To do = Reproduce the span that opens at the line containing "bpy.data.objects.remove(obj)" and closes at the line containing "SEAT_ORIGIN = np.array([(TOP_PIECE_BOX[0].x", both lines included, without alteration and without any other line.

>> START Given information

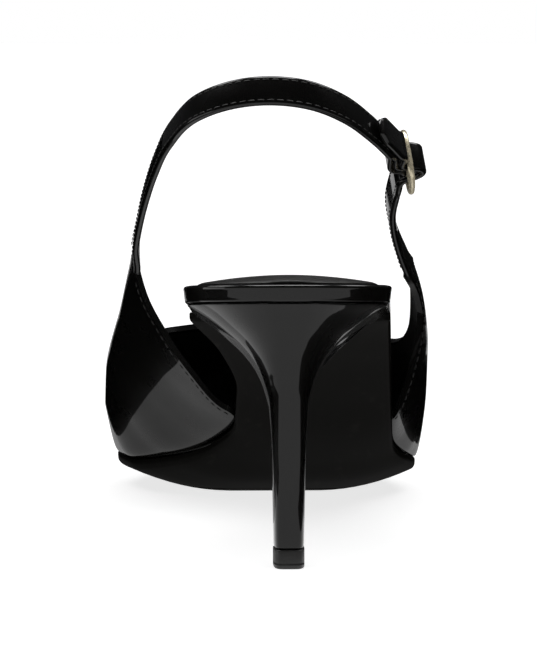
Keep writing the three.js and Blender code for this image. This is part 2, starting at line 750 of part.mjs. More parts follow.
// Directions at the buckle: along the strap towards the back, across it, and out from the ankle
const buckleCentre = placeOn(BUCKLE_CENTRE);
const buckleUp = standing(buckleCentre.x);
const uphill = new THREE.Vector3(0, -Math.cos(STRAP_PITCH), Math.sin(STRAP_PITCH));
const buckleOut = new THREE.Vector3().crossVectors(buckleUp, uphill).normalize();
const buckleBack = new THREE.Vector3().crossVectors(buckleOut, buckleUp).normalize();
function atBuckle(back, out, up = 0) {
  return buckleCentre.clone()
    .addScaledVector(buckleBack, back)
    .addScaledVector(buckleOut, out)
    .addScaledVector(buckleUp, up);
}

// Distances out from the middle of the frame: the fold of the sling round the bar, the strap
// over it, the strap under the rims, and the sling and its turned end under that strap
const BAR_RADIUS = WIRE / 2;
const RIM = (BUCKLE_WIDTH - WIRE) / 2;
const FOLD_RADIUS = BAR_RADIUS + GAP + FOLD_THICKNESS / 2;
const OVER_BAR = BAR_RADIUS + 2.5 * GAP + FOLD_THICKNESS + STRAP_THICKNESS / 2;
const UNDER_RIM = -(BAR_RADIUS + GAP + STRAP_THICKNESS / 2);
const SLING_UNDER = UNDER_RIM - STRAP_THICKNESS / 2 - GAP - FOLD_THICKNESS / 2;
const END_UNDER = SLING_UNDER - FOLD_THICKNESS - GAP;

function slingPath() {
  const main = bentLine([
    ...strapStart("medial"),
    ...SLING_LINE.map(placeOn),
    atBuckle(RIM + 3.2, SLING_UNDER),
    atBuckle(RIM, SLING_UNDER),
  ]);
  const fold = bentLine([
    atBuckle(RIM, SLING_UNDER),
    atBuckle(RIM * 0.74, SLING_UNDER * 0.98),
    atBuckle(RIM * 0.50, SLING_UNDER * 0.79),
    atBuckle(RIM * 0.34, SLING_UNDER * 0.40),
    atBuckle(FOLD_RADIUS, -FOLD_RADIUS * 0.06),
    atBuckle(FOLD_RADIUS * 0.62, FOLD_RADIUS * 0.80),
    atBuckle(-FOLD_RADIUS * 0.1, FOLD_RADIUS),
    atBuckle(-FOLD_RADIUS * 0.78, FOLD_RADIUS * 0.68),
    atBuckle(-FOLD_RADIUS, -FOLD_RADIUS * 0.1),
    atBuckle(-FOLD_RADIUS * 0.62, -FOLD_RADIUS * 0.86),
    atBuckle(FOLD_RADIUS * 0.05, -FOLD_RADIUS * 1.06),
    atBuckle(FOLD_RADIUS * 0.36, -FOLD_RADIUS * 1.60),
    atBuckle(RIM * 0.25, END_UNDER * 0.80),
    atBuckle(RIM * 0.54, END_UNDER * 0.97),
    atBuckle(RIM, END_UNDER),
    atBuckle(FOLD_LENGTH, END_UNDER),
  ]);
  return { main, fold };
}
function slingBand() {
  const { main, fold } = slingPath();
  const lengths = lengthsAlong(main);
  const total = lengths[lengths.length - 1];
  const line = [...main, ...fold.slice(1)];
  const fromEnd = (i) => (i < main.length ? total - lengths[i] : 0);
  const skive = (i) => THREE.MathUtils.smoothstep(fromEnd(i), 1, SKIVE_LENGTH);
  const thickness = (i) => THREE.MathUtils.lerp(FOLD_THICKNESS, STRAP_THICKNESS, skive(i));
  const shoulder = (i) => THREE.MathUtils.smoothstep(fromEnd(i), SKIVE_LENGTH - 2, SKIVE_LENGTH);
  const width = (i) => THREE.MathUtils.lerp(FOLD_WIDTH, STRAP_WIDTH, shoulder(i));
  const band = toManifold(strapSolid(line, thickness, width));
  const slot = new THREE.BoxGeometry(FOLD_RADIUS * 3.4, FOLD_RADIUS * 3.4, PRONG_SLOT);
  const cut = band.subtract(toManifold(turnedToBuckle(slot, FOLD_RADIUS * 0.15, FOLD_RADIUS * 0.1)));
  return named("sling_band", fromManifold(cut), leather(PATENT_BLACK, 0.15));
}

// Places a geometry whose x, y and z run back, out and up at the buckle
function turnedToBuckle(geometry, back, out) {
  const turn = new THREE.Matrix4().makeBasis(buckleBack, buckleOut, buckleUp);
  geometry.deleteAttribute("normal");
  geometry.deleteAttribute("uv");
  geometry.applyMatrix4(turn.setPosition(atBuckle(back, out)));
  return mergeVertices(geometry, 1e-3);
}

// Strap from the outer wing: under the front rim, over the bar, under the rear rim, and then
// its end lies on the sling
function buckleStrap() {
  const { main } = slingPath();
  const lengths = lengthsAlong(main);
  const total = lengths[lengths.length - 1];
  const lap = [];
  for (let i = main.length - 2; i > 0 && total - lengths[i] <= TIP_LAP; i--) {
    const { out } = strapFrame(main, i);
    const apart = STRAP_THICKNESS + GAP * LAP_GAP;
    if (total - lengths[i] > 4) lap.push(main[i].clone().addScaledVector(out, apart));
  }
  const line = bentLine([
    ...strapStart("lateral"),
    ...STRAP_LINE.map(placeOn),
    atBuckle(-RIM - 4, UNDER_RIM * 1.2),
    atBuckle(-RIM, UNDER_RIM * 1.06),
    atBuckle(-RIM * 0.75, UNDER_RIM * 0.66),
    atBuckle(-RIM * 0.62, 0),
    atBuckle(-RIM * 0.46, OVER_BAR * 0.52),
    atBuckle(-RIM * 0.27, OVER_BAR * 0.87),
    atBuckle(0, OVER_BAR),
    atBuckle(RIM * 0.27, OVER_BAR * 0.87),
    atBuckle(RIM * 0.46, OVER_BAR * 0.52),
    atBuckle(RIM * 0.62, 0),
    atBuckle(RIM * 0.75, UNDER_RIM * 0.64),
    atBuckle(RIM, UNDER_RIM * 1.02),
    ...lap,
  ]);
  const along = lengthsAlong(line);
  const end = along[along.length - 1];
  const width = (i) => {
    const left = THREE.MathUtils.clamp((end - along[i]) / TIP_ROUND, 0, 1);
    return STRAP_WIDTH * (TIP_BLUNTNESS + (1 - TIP_BLUNTNESS) * Math.sqrt(1 - (1 - left) ** 2));
  };
  let strap = toManifold(strapSolid(line, () => STRAP_THICKNESS, width));
  const punch = new THREE.CylinderGeometry(HOLE_DIAMETER / 2, HOLE_DIAMETER / 2, RIM * 0.8, 12);
  punch.rotateZ(Math.PI / 2);
  strap = strap.subtract(toManifold(turnedToBuckle(punch, -RIM * 0.5, FOLD_RADIUS)));
  const spare = new THREE.CylinderGeometry(HOLE_DIAMETER / 2, HOLE_DIAMETER / 2, STRAP_THICKNESS * 3, 12);
  const spot = main.findIndex((_, i) => total - lengths[i] < SPARE_HOLE);
  const { along: way, up, out } = strapFrame(main, spot);
  const place = main[spot].clone().addScaledVector(out, STRAP_THICKNESS * 2);
  spare.deleteAttribute("normal");
  spare.deleteAttribute("uv");
  spare.applyMatrix4(new THREE.Matrix4().makeBasis(way, out, up.clone().negate()).setPosition(place));
  strap = strap.subtract(toManifold(mergeVertices(spare, 1e-3)));
  return named("buckle_strap", fromManifold(strap), leather(PATENT_BLACK, 0.15));
}

// Buckle: an oval wire frame with a bar across its middle, and the prong hooked on the bar
function buckleFrame() {
  const halfLong = (BUCKLE_LENGTH - WIRE) / 2;
  const points = [];
  const faces = [];
  const round = (value) => Math.sign(value) * Math.abs(value) ** (2 / FRAME_SQUARENESS);
  const spot = (angle) => atBuckle(RIM * round(Math.cos(angle)), 0, halfLong * round(Math.sin(angle)));
  for (let i = 0; i < FRAME_STEPS; i++) {
    const angle = 2 * Math.PI * (i + 0.5) / FRAME_STEPS;
    const here = spot(angle);
    const along = spot(angle + 0.05).sub(spot(angle - 0.05)).normalize();
    const side = along.clone().cross(buckleOut);
    for (let j = 0; j < WIRE_SIDES; j++) {
      const turn = 2 * Math.PI * j / WIRE_SIDES;
      points.push(here.clone()
        .addScaledVector(side, WIRE / 2 * Math.cos(turn))
        .addScaledVector(buckleOut, WIRE / 2 * Math.sin(turn)));
    }
  }
  for (let i = 0; i < FRAME_STEPS; i++) {
    const next = (i + 1) % FRAME_STEPS;
    for (let j = 0; j < WIRE_SIDES; j++) {
      const a = i * WIRE_SIDES + j;
      const b = i * WIRE_SIDES + (j + 1) % WIRE_SIDES;
      const c = next * WIRE_SIDES + (j + 1) % WIRE_SIDES;
      const d = next * WIRE_SIDES + j;
      faces.push(a, c, b, a, d, c);
    }
  }
  const ring = toManifold(meshGeometry(points, faces));
  const bar = new THREE.CylinderGeometry(BAR_RADIUS, BAR_RADIUS, halfLong * 2, WIRE_SIDES);
  bar.rotateX(Math.PI / 2);
  const whole = ring.add(toManifold(turnedToBuckle(bar, 0, 0)));
  return named("buckle_frame", fromManifold(whole), metal());
}
function prong() {
  const reach = BAR_RADIUS + GAP + PRONG_THICKNESS / 2;
  const hook = [];
  for (let i = 0; i <= 6; i++) {
    const angle = Math.PI / 2 - Math.PI * 1.25 * i / 6;
    hook.push(atBuckle(reach * Math.cos(angle), reach * Math.sin(angle)));
  }
  const line = [atBuckle(-RIM - PRONG_THICKNESS, reach), atBuckle(-RIM * 0.55, reach), ...hook];
  const geometry = strapSolid(line, () => PRONG_THICKNESS, () => PRONG_THICKNESS);
  return named("buckle_prong", geometry, metal());
}

const shoe = new THREE.Group();
shoe.add(upper(), outsole(), insole(), heelPad(), heel(), topPiece());
shoe.add(slingBand(), buckleStrap(), buckleFrame(), prong());

// The origin is on the floor under the middle of the shoe's box
const box = new THREE.Box3().setFromObject(shoe);
const middle = box.getCenter(new THREE.Vector3());
shoe.position.set(-middle.x, -middle.y, 0);

export default shoe;
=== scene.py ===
# Slingback pump, right shoe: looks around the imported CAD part.
# Shapes are worked out in millimetres, as in the part: x from the middle of the seat to the outer
# side of the foot, y from the back of the seat to the toe, z up from the floor. They are moved to
# the row frame, in metres, when a mesh is made.
import math

import bmesh
import bpy
import numpy as np
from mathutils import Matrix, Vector


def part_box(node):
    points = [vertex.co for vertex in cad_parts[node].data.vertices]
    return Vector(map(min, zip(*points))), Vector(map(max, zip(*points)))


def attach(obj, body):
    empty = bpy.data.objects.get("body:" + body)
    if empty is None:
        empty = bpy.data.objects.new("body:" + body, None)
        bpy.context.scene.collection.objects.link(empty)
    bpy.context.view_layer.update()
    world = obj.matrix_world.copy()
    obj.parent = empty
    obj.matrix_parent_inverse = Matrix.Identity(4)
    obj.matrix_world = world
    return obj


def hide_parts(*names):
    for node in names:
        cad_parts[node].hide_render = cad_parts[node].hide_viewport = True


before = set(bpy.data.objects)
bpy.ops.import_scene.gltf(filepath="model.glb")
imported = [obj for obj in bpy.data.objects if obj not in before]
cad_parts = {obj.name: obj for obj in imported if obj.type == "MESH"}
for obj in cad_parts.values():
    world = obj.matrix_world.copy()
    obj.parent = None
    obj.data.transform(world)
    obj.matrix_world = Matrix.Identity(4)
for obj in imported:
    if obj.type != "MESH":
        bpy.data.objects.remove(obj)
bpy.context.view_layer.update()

MM = 0.001
TOP_PIECE_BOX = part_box("top_piece")
SEAT_ORIGIN = np.array([(TOP_PIECE_BOX[0].x + TOP_PIECE_BOX[1].x) / 2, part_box("insole")[0].y, 0])

# Driving sizes, in millimetres
LENGTH = (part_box("upper")[1].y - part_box("insole")[0].y) / MM
BALL_WIDTH = 84
SEAT_WIDTH = 54
HEEL_HEIGHT = 70
INSTEP_HEIGHT = 60
WALL = 1.6
GAP = 0.3
SOLE_THICKNESS = 2.6
RAND_THICKNESS = 4.4
SHANK_THICKNESS = 3.6
INSOLE_THICKNESS = 2
PAD_CROWN = 2.9
PAD_EDGE = 0.5
PAD_INSET = 3.5
PAD_LENGTH = 58
SEAT_ROUND = 27
HEEL_LENGTH = 48
HEEL_INSET = 0.8
TIP_WIDTH = 7.8
TIP_LENGTH = 8.6
TIP_BACK = 9
TOP_PIECE_HEIGHT = 5
STRAP_WIDTH = 8
STRAP_THICKNESS = 1.8
SLING_HEIGHT = 124
BUCKLE_LENGTH = 16.4
BUCKLE_WIDTH = 14
WIRE = 1.6
FOLD_THICKNESS = 1.2
FOLD_WIDTH = 6.4
FOLD_LENGTH = 14
SKIVE_LENGTH = 9
TIP_LAP = 19.5
TIP_CHAMFER = 3
TIP_BLUNTNESS = 0.55
STRAP_LEAD = 3
PRONG_THICKNESS = 1.2
HOLE_DIAMETER = 2.2
SPARE_HOLE = 5

# Height of the walking surface along the sole, as shares of the length and the heel height
WALKING_LINE = {
    "at":   [0.00, 0.10, 0.20, 0.30, 0.40, 0.48, 0.54, 0.60, 0.66, 0.71, 0.80, 0.90, 1.00],
    "rise": [0.963, 0.917, 0.841, 0.680, 0.474, 0.289, 0.167, 0.054, 0, 0, 0.021, 0.066, 0.120],
}
# How far the sole's edges rise above its middle, as a share of the ball width
CAMBER = {
    "at":   [0.00, 0.20, 0.40, 0.54, 0.60, 0.66, 0.72, 0.80, 0.90, 1.00],
    "rise": [0, 0.006, 0.018, 0.036, 0.063, 0.077, 0.077, 0.060, 0.036, 0.012],
}
# Feather line of the last seen from above, as shares of the length and the ball width
OUTLINE = {
    "at":      [0.108, 0.20, 0.30, 0.40, 0.48, 0.54, 0.60, 0.66, 0.72, 0.80, 0.88, 0.95, 1.00],
    "medial":  [-0.321, -0.296, -0.200, -0.139, -0.140, -0.206, -0.343, -0.474, -0.512, -0.435,
                -0.300, -0.176, -0.042],
    "lateral": [0.321, 0.329, 0.343, 0.357, 0.369, 0.380, 0.434, 0.467, 0.440, 0.327,
                0.198, 0.074, -0.042],
}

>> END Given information

Answer =
        bpy.data.objects.remove(obj)
bpy.context.view_layer.update()

MM = 0.001
TOP_PIECE_BOX = part_box("top_piece")
SEAT_ORIGIN = np.array([(TOP_PIECE_BOX[0].x + TOP_PIECE_BOX[1].x) / 2, part_box("insole")[0].y, 0])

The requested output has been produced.